In some instance, she said “There are communities we go to in Lagos State that vehemently refuse immunisation and life-saving commodities, saying it is government’s ploy to make their children infertile and family planning is not left out,” she explained.
The Director, Family Health Unit also listed some benefits of FP to include; child spacing, high productivity of the mother, improved quality life of the children as well as the family.
She further tasked the media to ensure propagation of accurate information on Family Planning.
Oludara said, “Media needs to spread the correct information at all times, and not confuse the people the more.”
She therefore charged the media to help change these myths and misconceptions surrounding the usage of FP services in the country in order to increase its uptake and safe women from dying from preventable causes.

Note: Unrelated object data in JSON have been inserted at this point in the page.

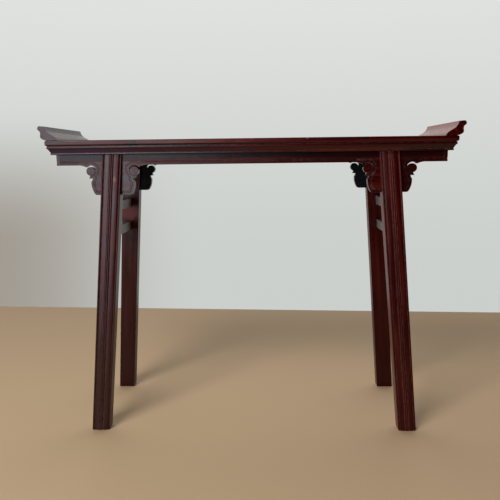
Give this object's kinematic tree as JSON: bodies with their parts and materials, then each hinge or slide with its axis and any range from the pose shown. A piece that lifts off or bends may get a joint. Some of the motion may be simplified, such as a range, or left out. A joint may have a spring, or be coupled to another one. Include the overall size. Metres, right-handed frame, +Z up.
{
  "type": "altar table",
  "caption": "Narrow recessed-leg altar table with everted ends, moulded top, cloud-scroll spandrels and side stretchers.",
  "frame": {"origin": "on the floor, at the centre of the table's plan", "axes": "+X to the right along the length of the table seen from its front, front towards -Y, +Z up"},
  "size_m": [1.2162, 0.362, 0.9208],
  "materials": {
    "leg_lacquer": "dark oxblood lacquer, worn at the arrises",
    "top_lacquer": "dark oxblood lacquer, semi-gloss",
    "flange_lacquer": "dark oxblood lacquer, semi-gloss",
    "apron_lacquer": "dark oxblood lacquer, semi-gloss",
    "stretcher_lacquer": "dark oxblood lacquer, dulled",
    "underside_wood": "bare darkened softwood"
  },
  "bodies": {
    "root": {"top_front_rail": "top_lacquer", "top_rear_rail": "top_lacquer", "top_left_end_rail": "top_lacquer", "top_right_end_rail": "top_lacquer", "top_panel": "top_lacquer", "left_batten": "underside_wood", "centre_batten": "underside_wood", "right_batten": "underside_wood", "left_everted_flange": "flange_lacquer", "right_everted_flange": "flange_lacquer", "front_apron": "apron_lacquer", "rear_apron": "apron_lacquer", "left_end_apron": "apron_lacquer", "right_end_apron": "apron_lacquer", "front_left_spandrel": "apron_lacquer", "front_right_spandrel": "apron_lacquer", "rear_left_spandrel": "apron_lacquer", "rear_right_spandrel": "apron_lacquer", "front_left_leg": "leg_lacquer", "front_right_leg": "leg_lacquer", "rear_left_leg": "leg_lacquer", "rear_right_leg": "leg_lacquer", "left_upper_stretcher": "stretcher_lacquer", "left_lower_stretcher": "stretcher_lacquer", "right_upper_stretcher": "stretcher_lacquer", "right_lower_stretcher": "stretcher_lacquer"}
  },
  "joints": []
}
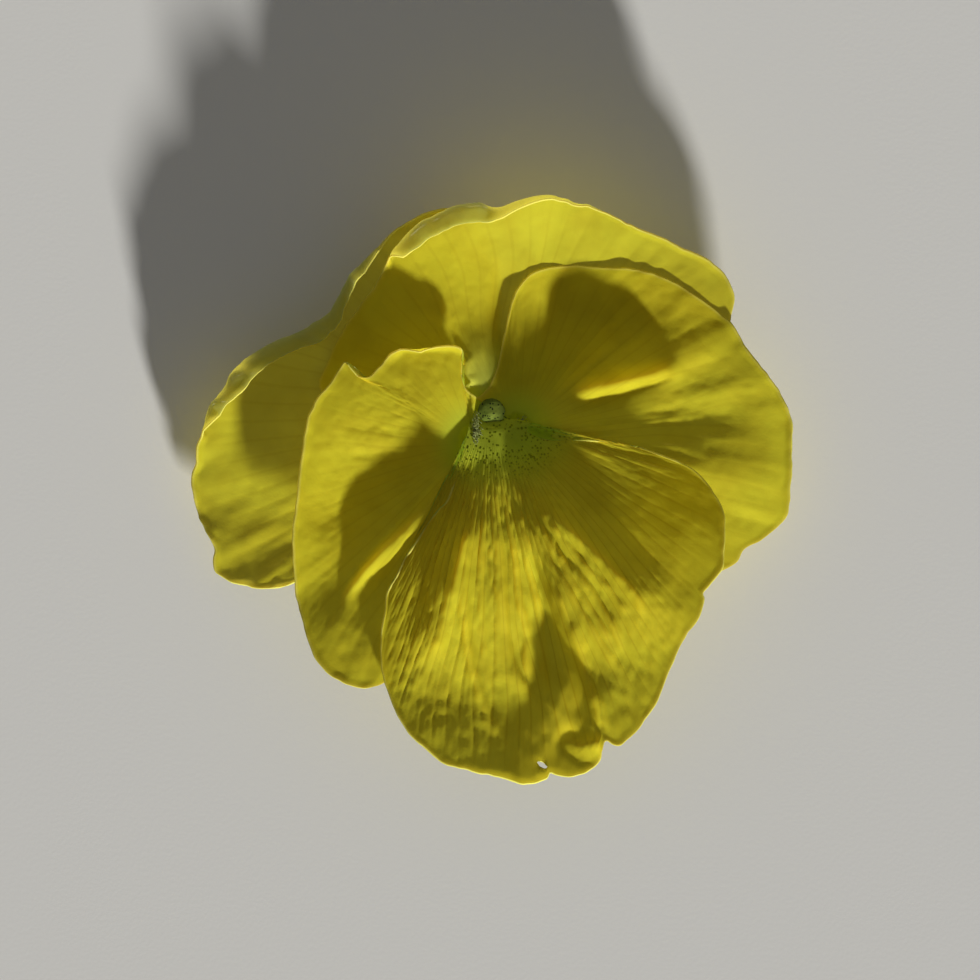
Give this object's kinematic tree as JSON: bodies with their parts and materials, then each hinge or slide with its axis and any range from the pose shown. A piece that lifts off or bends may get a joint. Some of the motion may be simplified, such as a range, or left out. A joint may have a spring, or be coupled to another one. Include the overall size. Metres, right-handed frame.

On her part, Dr. Moriam Olaide Jagun, the Senior Programme Officer, Palladium Technical Support Unit, corroborating the views of the Health Commissioner, identified behaviour change as a method of tackling misconceptions against family planning in the state.
Jagun who is currently working with the Lagos State Ministry of Health to implement its family planning programme noted that the State is making progress with regards to family planning commodities.
She explained that Lagos State is the first state to put in money to the last mile distribution.
The procurement of the commodities is done by the United Nations Population Fund (UNFPA) and given to the Federal Ministry of Health and it’s been distributed to various states in the country but Lagos State pays money for it to get to various facilities (last mile distribution), Jagun explained.
But, she stressed, that there is big gap in the area of unmet needs of married women seeking contraceptives.
The family planning expert lamented; “There is still more room for improvement. The number of unmet need is high. What we need to do as media practitioners is to advocate reaching the State’s 74 per cent target.”
She also tasked the media for its support to help change the myths and misconceptions surrounding the use of family services in the State in order to increase its uptake and save women from dying from preventable causes.
Jagun said; “When churning out reports, let’s write stories that will raise the profile of family planning. The awareness concerning family planning is high but what people need to know is that family planning methods are safe, free in both public and private health facility.
“Government is interested in pushing family planning forward and increase uptake. More people are using it, but most people are still scared to talk about it.
Jagun added; “Most people know about family planning, but we need to transcend from awareness to usage. I encourage people who are using family planning method to advocate for it. It will help increase uptake.
The reproductive health expert who spoke with journalists at a three-day  Pathfinder International/Media Dialogue on Family Planning, said with family planning, mothers and babies become healthier, because risky pregnancies are avoided, adding that fewer children means more food for each child.
“Family planning is cheap and abortion is expensive, you can get family planning free at any public health facility because the government has made provision for it.
Listing the economic benefits of family planning, she said; “Once it is administered to the woman, she will have enough time to take care of her existing children, husband and family at large. The woman will be economically viable to her family.
“For every dollar spent on family planning, six dollars is been saved for the country and the six dollars can be used to do other things in the health system.”
“For the myths and misconceptions, we need to debunk it, she insisted, adding, “The side effects are real for some of the methods, some people bleed, have headaches and even gain weight but there is different method for everyone.
“That is why the clients must be properly examined to check the various methods and the right one to choose from.”